Но если оставаться в метафизической сфере, то для того чтобы настичь такого видоизмененного профессора, можно использовать комическое, которое находит себе место и в метафизическом. Когда танцор умеет очень высоко прыгать, мы восхищаемся им; но если он, даже умея прыгать так высоко, как до него не прыгал ни один танцор, станет делать вид, что умеет летать, пускай ему достанутся одни насмешки. Прыгать — значит существенно принадлежать земле и уважать закон тяготения, и тогда прыжок — это лишь нечто моментальное; но летать — это значит быть освобожденным от теллурических[177] связей — что выпало на долю только окрыленным созданиям, возможно, также жителям Луны, — возможно, там, прежде всего, и находит система своих истинных читателей.
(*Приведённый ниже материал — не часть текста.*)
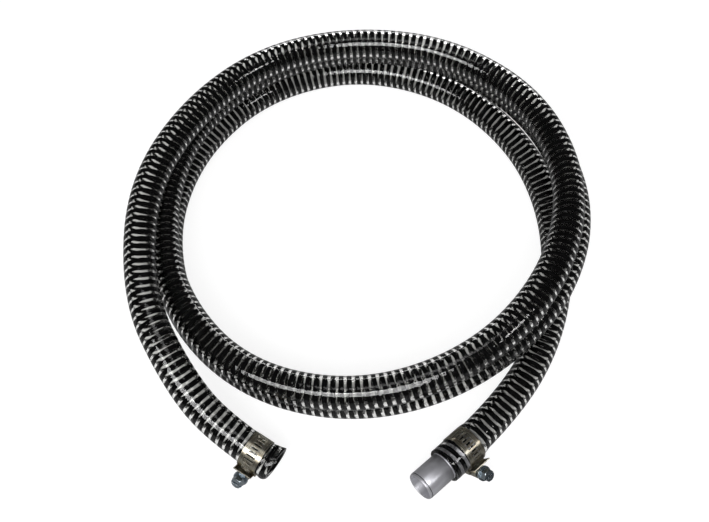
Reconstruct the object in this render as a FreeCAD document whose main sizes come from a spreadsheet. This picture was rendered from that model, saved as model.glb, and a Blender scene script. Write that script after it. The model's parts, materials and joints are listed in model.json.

Бытие человеком упразднили, и каждый спекулянт смешивает себя с человечеством, из-за чего он делается чем-то бесконечно великим и одновременно совершенно ничем, он смешивает себя в рассеянности с человечеством, подобно тому как оппозиционная пресса говорит: «мы», а шкиперы — «черт меня побери». Однако после долгих проклятий, в конце концов, возвращаются к прямому высказыванию, потому что всякая брань сама себя аннулирует; и научившись тому, что каждый малыш может сказать «мы», начинают учиться тому, что все-таки немного большее значение имеет быть одним; и когда видят, что каждый трактирщик[178] может играть в эту игру — быть человечеством, — тогда, наконец, понимают, что быть просто-напросто обыкновенным человеком — это больше, чем играть в общественную игру. И еще одно: когда это делает трактирщик, то каждый считает, что это смешно; а ведь точно так же смешно, когда это делает величайший человек; и в этом отношении над ним можно вполне посмеяться, имея, тем не менее, — как это и подобает — уважение перед его талантом, познаниями и т. д.